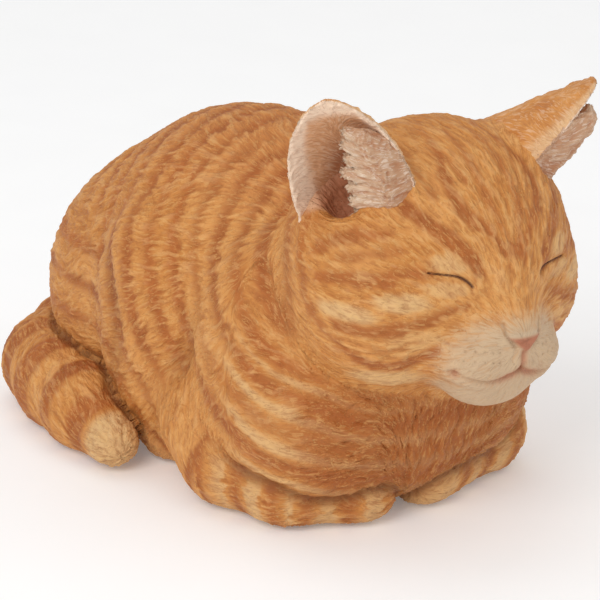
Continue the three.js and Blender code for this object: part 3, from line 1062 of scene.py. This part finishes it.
def coat_paint(name):
    p = Paint(name, 0.62)
    hair = p.hairs(0.0047, 0.0042, 0.00055, 0.0)
    hair2 = p.hairs(0.0073, 0.0065, 0.0009, 0.31)
    lines = p.math("ADD", p.math("MULTIPLY", hair, 0.6), p.math("MULTIPLY", hair2, 0.4))
    lift = p.mark("lift")
    cloud = p.noise(p.position(), 45.0, 3.0)
    base = p.mix(p.ramp(cloud, 0.35, 0.65), GOLD_DEEP, GOLD)
    base = p.mix(p.ramp(p.mark("high"), 0, 1, 0.0, 0.5), base, BACK)
    dark = p.mix(p.ramp(cloud, 0.4, 0.6), STRIPE, STRIPE_DEEP)
    edge = p.math("ADD", p.mark("stripe"),
                  p.math("MULTIPLY", p.math("SUBTRACT", lines, 0.5), 1.3))
    colour = p.mix(p.ramp(edge, 0.05, 0.8, 0.0, 0.92), base, dark)
    colour = p.mix(p.ramp(p.mark("cream"), 0.1, 1.0, 0.0, 0.85), colour, CREAM)
    # where the carved locks stand high the paint is lighter, partly dry-brush and partly painted
    # highlight; where they lie low it is darker, painted shade
    colour = p.mix(p.math("MULTIPLY", p.ramp(lift, 0.5, 1.0), 0.25), colour, DRYBRUSH_AND_HIGHLIGHT)
    colour = p.mix(p.math("MULTIPLY", p.ramp(lift, 0.5, 0.0), 0.3), colour, LOCK_GAP_SHADE)
    colour = p.mix(p.ramp(p.mark("shade"), 0.0, 1.0, 0.0, 0.7), colour, STRIPE_DEEP)
    white = p.math("ADD", p.mark("white"),
                   p.math("MULTIPLY", p.math("SUBTRACT", lines, 0.5), 1.6))
    colour = p.mix(p.ramp(white, 0.15, 1.05, 0.0, 0.92), colour, WHITE)
    short = p.ramp(p.mark("white"), 0.0, 1.0, 1.0, 0.3)
    # the strands follow the bump: lighter on its crests, partly dry-brushed strands and partly
    # painted highlight; darker in its grooves, partly dark strands and partly painted shade
    colour = p.mix(p.math("MULTIPLY", p.ramp(lines, 0.50, 0.63, 0.0, 0.32), short), colour,
                   LIGHT_STRAND_AND_HIGHLIGHT)
    colour = p.mix(p.math("MULTIPLY", p.ramp(lines, 0.50, 0.37, 0.0, 0.36), short), colour,
                   DARK_STRAND_AND_SHADE)
    colour = p.mix(p.mark("inner"), colour, EAR_SKIN)
    # painted shade down in an ear
    colour = p.mix(p.math("MULTIPLY", p.mark("hollow_shade"), 0.9), colour, EAR_HOLLOW_SHADE)
    # painted shade in the grooves and creases of the body
    colour = p.mix(p.math("MULTIPLY", p.mark("crease_shade"), 0.6), colour, CREASE_SHADE)
    colour = p.mix(p.mark("pink"), colour, ROSE)
    # painted highlight on the top edge of the nose
    colour = p.mix(p.mark("nose_highlight"), colour, WHITE)
    colour = p.mix(p.ramp(p.mark("line"), 0.15, 0.9), colour, LINE)
    p.put(colour, p.shader.inputs["Base Color"])
    p.put(p.ramp(lines, 0.35, 0.65, 0.55, 0.72), p.shader.inputs["Roughness"])
    p.bump(lines, 0.9, 0.0009)
    return p.m


def ear_paint(name):
    p = Paint(name, 0.62)
    hair = p.hairs(0.0038, 0.0032, 0.0005, 0.12)
    cloud = p.noise(p.position(), 70.0, 3.0)
    colour = p.mix(p.ramp(cloud, 0.35, 0.65), GOLD_DEEP, GOLD)
    colour = p.mix(p.ramp(p.mark("stripe"), 0, 0.5, 0, 0.5), colour, STRIPE)
    colour = p.mix(p.mark("edge"), colour, linear((222, 178, 130)))
    inner = p.mix(p.ramp(cloud, 0.3, 0.7), linear((224, 172, 130)), linear((212, 156, 112)))
    colour = p.mix(p.mark("inner"), colour, inner)
    # painted shade down in the ear's cup
    colour = p.mix(p.ramp(p.mark("hollow_shade"), 0.1, 0.95, 0, 0.85), colour, EAR_HOLLOW_SHADE)
    colour = p.mix(p.ramp(p.mark("cream"), 0.05, 0.7, 0.0, 0.95), colour, linear((244, 216, 190)))
    # the strands follow the bump: lighter on its crests, partly dry-brush and partly painted
    # highlight; darker in its grooves, partly dark strands and partly painted shade
    colour = p.mix(p.ramp(hair, 0.50, 0.66, 0.0, 0.35), colour, linear((236, 208, 180)))
    colour = p.mix(p.ramp(hair, 0.50, 0.34, 0.0, 0.3), colour, linear((160, 96, 58)))
    p.put(colour, p.shader.inputs["Base Color"])
    p.put(p.ramp(hair, 0.35, 0.65, 0.55, 0.72), p.shader.inputs["Roughness"])
    p.bump(hair, 0.7, 0.0005)
    return p.m


def tuft_paint(name):
    p = Paint(name, 0.6)
    hair = p.hairs(0.0035, 0.0032, 0.00042, 0.52)
    colour = p.mix(p.mark("tint"), linear((178, 126, 90)), linear((208, 178, 148)))
    # darker where the clumps lie low, painted shade between them
    colour = p.mix(p.ramp(p.mark("lift"), 0.45, 0.0, 0, 0.6), colour, linear((176, 118, 82)))
    # the strands follow the bump: darker in its grooves, partly dark strands and partly painted
    # shade; lighter on its crests, partly dry-brush and partly painted highlight
    colour = p.mix(p.ramp(hair, 0.5, 0.36, 0, 0.4), colour, linear((186, 134, 100)))
    colour = p.mix(p.ramp(hair, 0.5, 0.66, 0, 0.4), colour, linear((240, 224, 208)))
    p.put(colour, p.shader.inputs["Base Color"])
    p.put(p.ramp(hair, 0.35, 0.65, 0.52, 0.68), p.shader.inputs["Roughness"])
    p.bump(hair, 0.7, 0.0005)
    return p.m


def rubber_paint():
    p = Paint("stopper_rubber", 0.7)
    grain = p.noise(p.position(), 900.0, 3.0)
    p.put(p.mix(grain, (0.018, 0.018, 0.018, 1), (0.04, 0.038, 0.036, 1)),
          p.shader.inputs["Base Color"])
    p.put(p.ramp(grain, 0.3, 0.7, 0.62, 0.8), p.shader.inputs["Roughness"])
    p.bump(grain, 0.3, 0.0002)
    return p.m


def felt_paint():
    p = Paint("felt", 0.95)
    fibre = p.noise(p.vmath("MULTIPLY", p.position(), (1.0, 1.0, 2.5)), 1400.0, 4.0, 0.7)
    patch = p.noise(p.position(), 60.0, 2.0)
    colour = p.mix(p.ramp(fibre, 0.3, 0.7), (0.012, 0.012, 0.012, 1), (0.05, 0.048, 0.046, 1))
    colour = p.mix(p.ramp(patch, 0.4, 0.7, 0, 0.3), colour, (0.06, 0.057, 0.054, 1))
    p.put(colour, p.shader.inputs["Base Color"])
    p.shader.inputs["Sheen Weight"].default_value = 0.3
    p.put(p.ramp(fibre, 0.3, 0.7, 0.85, 1.0), p.shader.inputs["Roughness"])
    p.bump(fibre, 0.8, 0.0004)
    return p.m


# ---------------------------------------------------------------- the felt


def felt_pad(node):
    """The felt foot as a soft-edged sheet: its outline is the CAD sheet's, its faces are fuzzy."""
    o = copy_of(frame["nodes"][node], "felt_pad")
    for key in list(o.keys()):
        del o[key]
    o.parent = None
    o.hide_render = o.hide_viewport = False
    b = o.modifiers.new("soft edge", "BEVEL")
    b.width, b.segments, b.angle_limit = 0.0003, 2, math.radians(60)
    only(o)
    bpy.ops.object.modifier_apply(modifier=b.name)
    crisp(o, 40)
    return o


# ---------------------------------------------------------------- building


def finish_piece(o, node, material):
    o.data.materials.clear()
    o.data.materials.append(material)
    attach(o, "root")
    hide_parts(node)


coat_material = coat_paint("tabby_coat")
ear_material = ear_paint("ear_skin")
tuft_material = tuft_paint("ear_hair")

skins = []
for name, form, lo, hi, step in (
        ("coat", lambda p: np.maximum(whole(p), above_neck(p) - LAP),
         (-64, -82, GROUND - 4), (62, 114, 112), BODY_STEP),
        ("mask", lambda p: np.maximum(whole(p), -above_neck(p) - LAP),
         (-52, -106, 34), (50, -4, 126), HEAD_STEP)):
    skins.append(make_object(name, *carve(form, lo, hi, step)))
for key, o in part(*skins).items():
    finish_piece(o, key + "_casting" if key in ("head", "body", "tail") else key,
                 coat_material)
for s, side in ((-1, "right"), (1, "left")):
    v, q, marks, flow = ear_skin(s)
    o = make_object("ear_" + side + "_skin", v, q, marks, flow)
    finish_piece(o, "ear_" + side, ear_material)
    v, q, marks, flow = tuft(s)
    o = make_object("ear_tuft_" + side + "_locks", v, q, marks, flow)
    finish_piece(o, "ear_tuft_" + side, tuft_material)
pad = felt_pad("base_felt")
finish_piece(pad, "base_felt", felt_paint())
stopper = frame["nodes"]["pour_hole_stopper"]
stopper.data.materials.clear()
stopper.data.materials.append(rubber_paint())

# ---------------------------------------------------------------- floor, light and camera


def stage():
    bm = bmesh.new()
    bmesh.ops.create_grid(bm, x_segments=2, y_segments=2, size=3.0)
    floor = object_of(bm, "floor")
    p = Paint("pale_floor", 0.9)
    grain = p.noise(p.position(), 40.0, 2.0)
    p.put(p.mix(grain, (0.9, 0.9, 0.9, 1), (0.93, 0.93, 0.93, 1)), p.shader.inputs["Base Color"])
    p.shader.inputs["Specular IOR Level"].default_value = 0.1
    p.shader.inputs["Emission Color"].default_value = (1, 1, 1, 1)
    p.shader.inputs["Emission Strength"].default_value = 0.14
    floor.data.materials.append(p.m)


def light(name, place, size, power, aim=(0, 0, 0.05)):
    data = bpy.data.lights.new(name, "AREA")
    data.shape = "DISK"
    data.size = size
    data.energy = power
    o = bpy.data.objects.new(name, data)
    bpy.context.scene.collection.objects.link(o)
    o.location = place
    o.rotation_euler = (Vector(aim) - Vector(place)).to_track_quat("-Z", "Y").to_euler()


VIEW_AZ, VIEW_EL = math.radians(-40), math.radians(20)
VIEW_AIM, VIEW_FAR = Vector((0, 0, 0.05)), 1.2  # metres
VIEW_SCALE, IMAGE_WIDE = 3400.0, 600  # pixels per metre, pixels


def camera():
    data = bpy.data.cameras.new("camera")
    data.sensor_width = 36
    data.lens = data.sensor_width * VIEW_FAR * VIEW_SCALE / IMAGE_WIDE
    o = bpy.data.objects.new("camera", data)
    bpy.context.scene.collection.objects.link(o)
    back = Vector((math.sin(VIEW_AZ) * math.cos(VIEW_EL), -math.cos(VIEW_AZ) * math.cos(VIEW_EL),
                   math.sin(VIEW_EL)))
    o.location = VIEW_AIM + back * VIEW_FAR
    o.rotation_euler = (-back).to_track_quat("-Z", "Y").to_euler()
    bpy.context.scene.camera = o


stage()
camera()
light("key", (-1.15, -0.55, 1.0), 0.9, 9.5)
light("fill", (0.9, -0.9, 0.7), 1.2, 2)
light("top", (0.0, 0.4, 1.5), 1.2, 2.5)
world = bpy.data.worlds.new("studio")
bpy.context.scene.world = world
world.use_nodes = True
world.node_tree.nodes["Background"].inputs[0].default_value = (1, 1, 1, 1)
world.node_tree.nodes["Background"].inputs[1].default_value = 0.62
bpy.context.scene.view_settings.view_transform = "Standard"
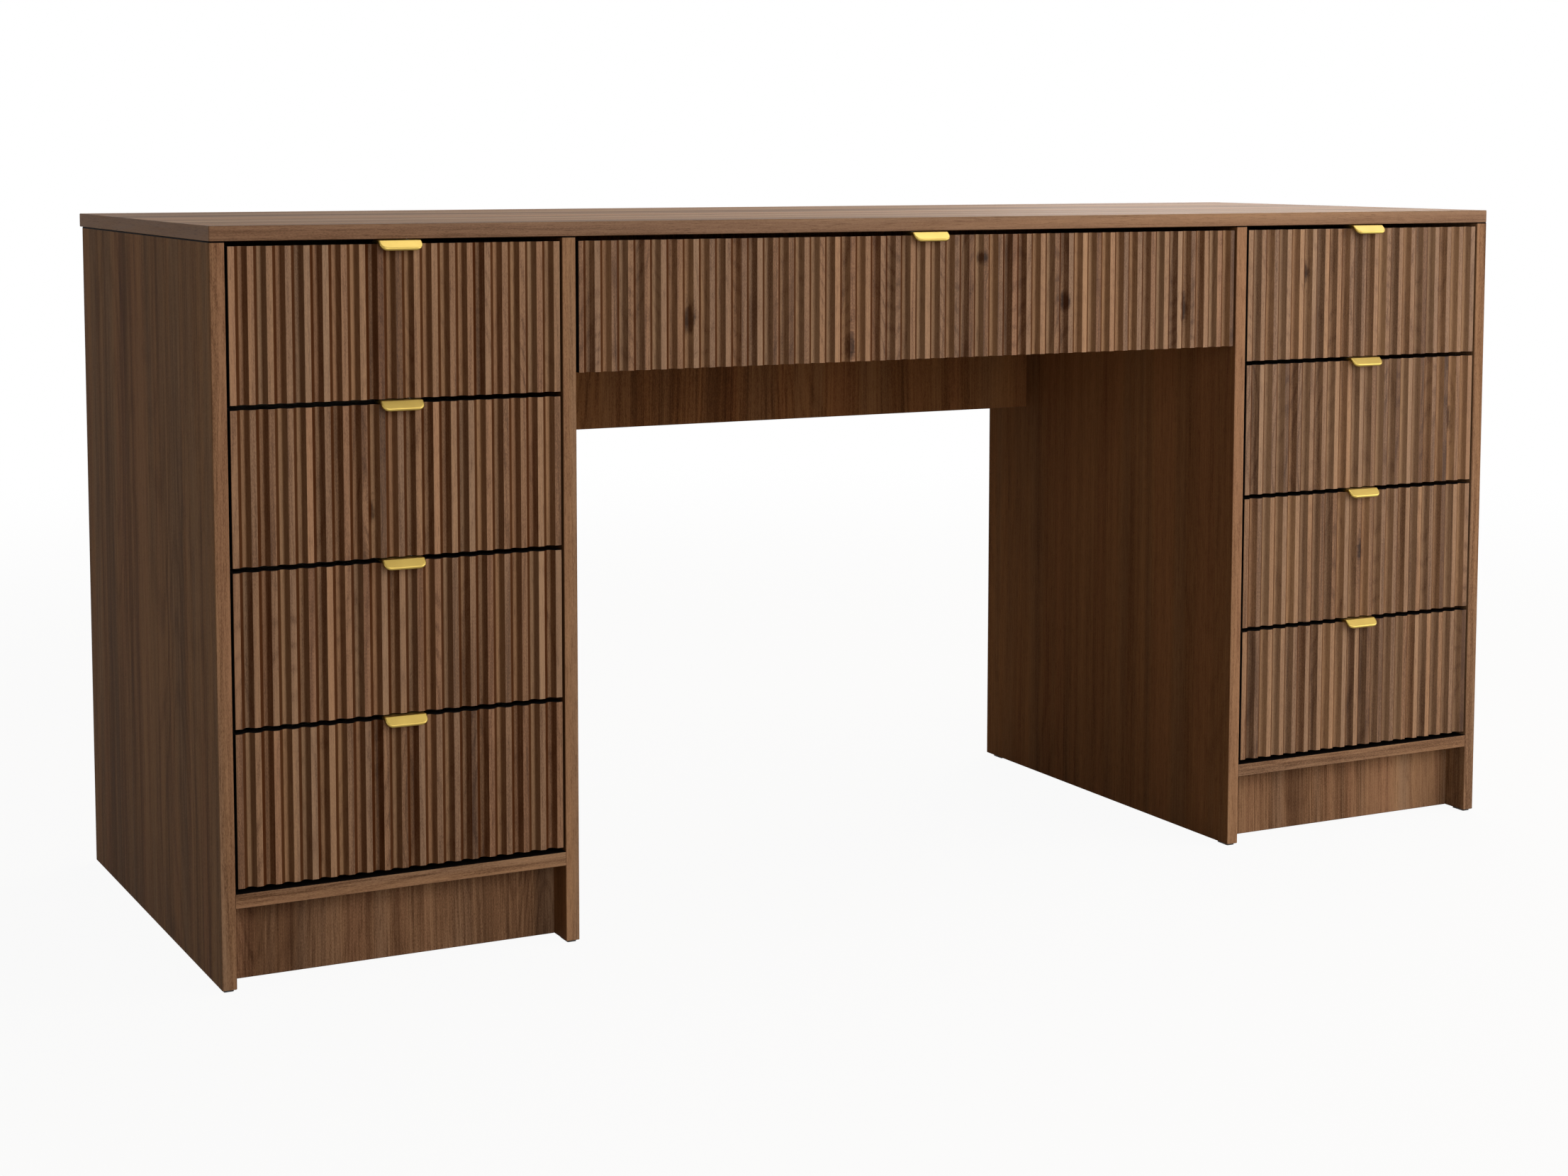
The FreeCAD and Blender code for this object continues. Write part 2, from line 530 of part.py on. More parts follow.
def make_runner(plan, panel, side_board, face_x, inwards):
    """A channel screwed to the cabinet's panel and the slide in it, screwed to the drawer's side.

    A lug on each meets the other's at full travel, and the channel's folded end stops the slide
    when the drawer is shut.
    """
    middle_z = plan.z_span[0] + DRAWER_RISE + RUNNER_RISE
    slide_end = RUNNER_Y + plan.runner_length
    channel_end = slide_end + SLIDE_PLAY + RUNNER_SHEET
    channel_outline, slide_outline = runner_outlines()

    def part(outline, y_span):
        return runner_piece(outline, face_x, inwards, middle_z, y_span)

    def rectangle(x_span, z_span):
        low = [(x, z_span[0]) for x in x_span]
        high = [(x, z_span[1]) for x in reversed(x_span)]
        return low + high

    throat = CHANNEL_DEPTH - RUNNER_SHEET
    roof = CHANNEL_HALF_HEIGHT - RUNNER_SHEET
    foot_top = SLIDE_FOOT_SETBACK + RUNNER_SHEET
    slide_lug = rectangle((foot_top, throat - SLIDE_PLAY), (SLIDE_HALF_HEIGHT, SLIDE_FOOT_HEIGHT))
    channel_lug = rectangle((foot_top + SLIDE_PLAY, throat), (SLIDE_HALF_HEIGHT + SLIDE_PLAY, roof))
    slide_lug_y = slide_end - STOP_LENGTH
    channel_lug_y = slide_lug_y - plan.travel - SLIDE_PLAY
    channel = part(channel_outline, (RUNNER_Y, channel_end)).fuse([
        part(rectangle((RUNNER_SHEET, throat), (-roof, roof)), (slide_end + SLIDE_PLAY, channel_end)),
        part(channel_lug, (channel_lug_y - STOP_LENGTH, channel_lug_y)),
    ])
    slide = part(slide_outline, (RUNNER_Y, slide_end)).fuse(part(slide_lug, (slide_lug_y, slide_end)))
    channel_piece = desk.add(plan.pedestal + "_cabinet_runners", channel.removeSplitter())
    slide_piece = desk.add(plan.name + "_hardware", slide.removeSplitter())
    into_cabinet = X_AXIS * -inwards
    for y in (RUNNER_Y + CHANNEL_SCREW_INSET, slide_end - CHANNEL_SCREW_INSET):
        seat = vector(face_x + inwards * RUNNER_SHEET, y, middle_z)
        screw("runner_screws", seat, into_cabinet, SCREW_LENGTH, (channel_piece, panel))
    for y in (RUNNER_Y + SLIDE_SCREW_INSET, slide_end - SLIDE_SCREW_INSET):
        seat = vector(face_x + inwards * (RUNNER_ROOM - RUNNER_SHEET), y, middle_z)
        screw(plan.name + "_hardware", seat, -into_cabinet, SLIDE_SCREW_LENGTH, (slide_piece, side_board))


class DrawerPlan:
    """What sets one drawer apart from the others."""

    def __init__(self, name, pedestal, x_inside, z_span, panels):
        centre = pedestal == "centre"
        self.name = name
        self.pedestal = pedestal
        self.x_inside = x_inside
        self.z_span = z_span
        self.panels = panels
        self.side_gap = CENTRE_SIDE_GAP if centre else FRONT_SIDE_GAP
        self.length = CENTRE_DRAWER_LENGTH if centre else DRAWER_LENGTH
        self.side_height = CENTRE_SIDE_HEIGHT if centre else DRAWER_SIDE_HEIGHT
        self.runner_length = CENTRE_RUNNER_LENGTH if centre else RUNNER_LENGTH
        self.travel = CENTRE_TRAVEL if centre else PEDESTAL_TRAVEL


def make_front(plan):
    """The fluted front with its pull, which is screwed down into its top edge."""
    x_span = (plan.x_inside[0] + plan.side_gap, plan.x_inside[1] - plan.side_gap)
    front = desk.add(plan.name + "_front", fluted_front(x_span, plan.z_span))
    middle_x = place_at(x_span, 1 / 2)
    top_z = plan.z_span[1]
    pull = desk.add(plan.name + "_handle", edge_pull(middle_x, top_z))
    for side in (-1, 1):
        x = middle_x + side * PULL_SCREW_SPREAD / 2
        seat = vector(x, FRONT_Y + PULL_SCREW_SETBACK, top_z + PULL_LEG)
        countersunk_screw(plan.name + "_hardware", seat, -Z_AXIS, PULL_SCREW_LENGTH, (pull, front))
    return front


def make_drawer_side(plan, front, back, face_x, inwards):
    """One side of the drawer, with what holds it to the front and to the back."""
    node = plan.name + "_box"
    hardware = plan.name + "_hardware"
    bottom_z = plan.z_span[0] + DRAWER_RISE
    outer_x = face_x + inwards * RUNNER_ROOM
    inner_x = outer_x + inwards * DRAWER_BOARD
    x_span = (min(outer_x, inner_x), max(outer_x, inner_x))
    y_span = (FRONT_BACK_Y, FRONT_BACK_Y + plan.length)
    z_span = (bottom_z, bottom_z + plan.side_height)
    piece = desk.add(node, board(x_span, y_span, z_span, DRAWER_EDGE, (Y_AXIS,)))
    cam_point = vector(inner_x, FRONT_BACK_Y + CAM_SETBACK, bottom_z + DRAWER_CAM_RISE)
    facing = X_AXIS * inwards
    cam_joint(piece, front, cam_point, facing, -Y_AXIS, DRAWER_BOARD, (hardware, hardware), FRONT_GRIP)
    edge = vector(outer_x + inwards * DRAWER_BOARD / 2, FRONT_BACK_Y, bottom_z + DRAWER_DOWEL_RISE)
    dowel(node, piece, front, edge, -Y_AXIS, DRAWER_DOWEL_RADIUS, FRONT_GRIP)
    back_span = (bottom_z + BOTTOM_RISE + DRAWER_BOTTOM, z_span[1])
    for share in CORNER_SCREW_SHARES:
        seat = vector(outer_x, y_span[1] - DRAWER_BOARD / 2, place_at(back_span, share))
        screw(hardware, seat, facing, CORNER_SCREW_LENGTH, (piece, back))
    return piece


def make_drawer_box(plan, front):
    """The sides, the back and the bottom, which is let into the sides and the front."""
    node = plan.name + "_box"
    bottom_z = plan.z_span[0] + DRAWER_RISE + BOTTOM_RISE
    rear_y = FRONT_BACK_Y + plan.length
    to_inside = RUNNER_ROOM + DRAWER_BOARD
    x_clear = (plan.x_inside[0] + to_inside, plan.x_inside[1] - to_inside)
    back_z = (bottom_z + DRAWER_BOTTOM, plan.z_span[0] + DRAWER_RISE + plan.side_height)
    back = desk.add(node, board(x_clear, (rear_y - DRAWER_BOARD, rear_y), back_z, DRAWER_EDGE, (X_AXIS,)))
    left = make_drawer_side(plan, front, back, plan.x_inside[0], 1)
    right = make_drawer_side(plan, front, back, plan.x_inside[1], -1)
    x_span = (x_clear[0] - BOTTOM_GROOVE, x_clear[1] + BOTTOM_GROOVE)
    bottom = block(x_span, (FRONT_BACK_Y - BOTTOM_GROOVE, rear_y), (bottom_z, back_z[0]))
    desk.add(node, bottom)
    for piece in (front, left, right):
        desk.drill(piece, bottom)
    return left, right


def make_drawer(plan):
    front = make_front(plan)
    left, right = make_drawer_box(plan, front)
    make_runner(plan, plan.panels[0], left, plan.x_inside[0], 1)
    make_runner(plan, plan.panels[1], right, plan.x_inside[1], -1)


def make_pedestal_drawers(pedestal, x_inside, panels):
    """The drawers of one pedestal, numbered from the top."""
    for number in range(1, ROWS + 1):
        low = FLOOR_BOARD_TOP + ROW_GAP + (ROWS - number) * (FRONT_HEIGHT + ROW_GAP)
        name = pedestal + "_drawer_" + str(number)
        make_drawer(DrawerPlan(name, pedestal, x_inside, (low, low + FRONT_HEIGHT), panels))


top = make_desktop()
left_outer, left_inner, left_inside = make_pedestal("left", -1, top)
right_outer, right_inner, right_inside = make_pedestal("right", 1, top)
make_modesty_panel(left_inner, right_inner, top)
make_pedestal_drawers("left", left_inside, (left_outer, left_inner))
make_pedestal_drawers("right", right_inside, (right_inner, right_outer))
centre_top = DESKTOP_Z - ROW_GAP
centre_span = (centre_top - CENTRE_FRONT_HEIGHT, centre_top)
knee_inside = (-KNEE_HALF, KNEE_HALF)
make_drawer(DrawerPlan("centre_drawer", "centre", knee_inside, centre_span, (left_inner, right_inner)))
desk.write()
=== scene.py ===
import json
import math

import bpy
from mathutils import Matrix, Vector


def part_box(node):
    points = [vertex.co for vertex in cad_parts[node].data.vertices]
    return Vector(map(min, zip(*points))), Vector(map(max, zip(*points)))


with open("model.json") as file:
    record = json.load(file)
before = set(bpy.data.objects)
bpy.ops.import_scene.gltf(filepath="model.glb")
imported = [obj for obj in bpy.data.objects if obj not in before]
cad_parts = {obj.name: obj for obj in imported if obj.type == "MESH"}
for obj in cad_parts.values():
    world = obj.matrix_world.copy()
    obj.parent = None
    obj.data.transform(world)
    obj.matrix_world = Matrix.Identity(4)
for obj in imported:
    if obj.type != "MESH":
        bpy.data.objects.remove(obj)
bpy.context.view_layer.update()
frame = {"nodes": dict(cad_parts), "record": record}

# The desk's finish, its floor, its light and its camera. Metres throughout. Colours are written as
# 8-bit screen values, and screen_colour turns them into the linear ones that shaders take.

nodes = frame["nodes"]
MM = 0.001

# Nearly all of a smooth noise lies between these two values.
NOISE_SPAN = (0.3, 0.7)


def screen_colour(red, green, blue):
    """A screen colour, 0 to 255 a channel, as the linear colour that shaders take."""
    def linear(value):
        share = value / 255
        return share / 12.92 if share <= 0.04045 else ((share + 0.055) / 1.055) ** 2.4
    return (linear(red), linear(green), linear(blue), 1.0)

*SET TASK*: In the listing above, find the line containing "top = make_desktop()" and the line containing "imported = [obj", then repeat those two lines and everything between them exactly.

*FINISHED EXERCISE*:
top = make_desktop()
left_outer, left_inner, left_inside = make_pedestal("left", -1, top)
right_outer, right_inner, right_inside = make_pedestal("right", 1, top)
make_modesty_panel(left_inner, right_inner, top)
make_pedestal_drawers("left", left_inside, (left_outer, left_inner))
make_pedestal_drawers("right", right_inside, (right_inner, right_outer))
centre_top = DESKTOP_Z - ROW_GAP
centre_span = (centre_top - CENTRE_FRONT_HEIGHT, centre_top)
knee_inside = (-KNEE_HALF, KNEE_HALF)
make_drawer(DrawerPlan("centre_drawer", "centre", knee_inside, centre_span, (left_inner, right_inner)))
desk.write()
=== scene.py ===
import json
import math

import bpy
from mathutils import Matrix, Vector


def part_box(node):
    points = [vertex.co for vertex in cad_parts[node].data.vertices]
    return Vector(map(min, zip(*points))), Vector(map(max, zip(*points)))


with open("model.json") as file:
    record = json.load(file)
before = set(bpy.data.objects)
bpy.ops.import_scene.gltf(filepath="model.glb")
imported = [obj for obj in bpy.data.objects if obj not in before]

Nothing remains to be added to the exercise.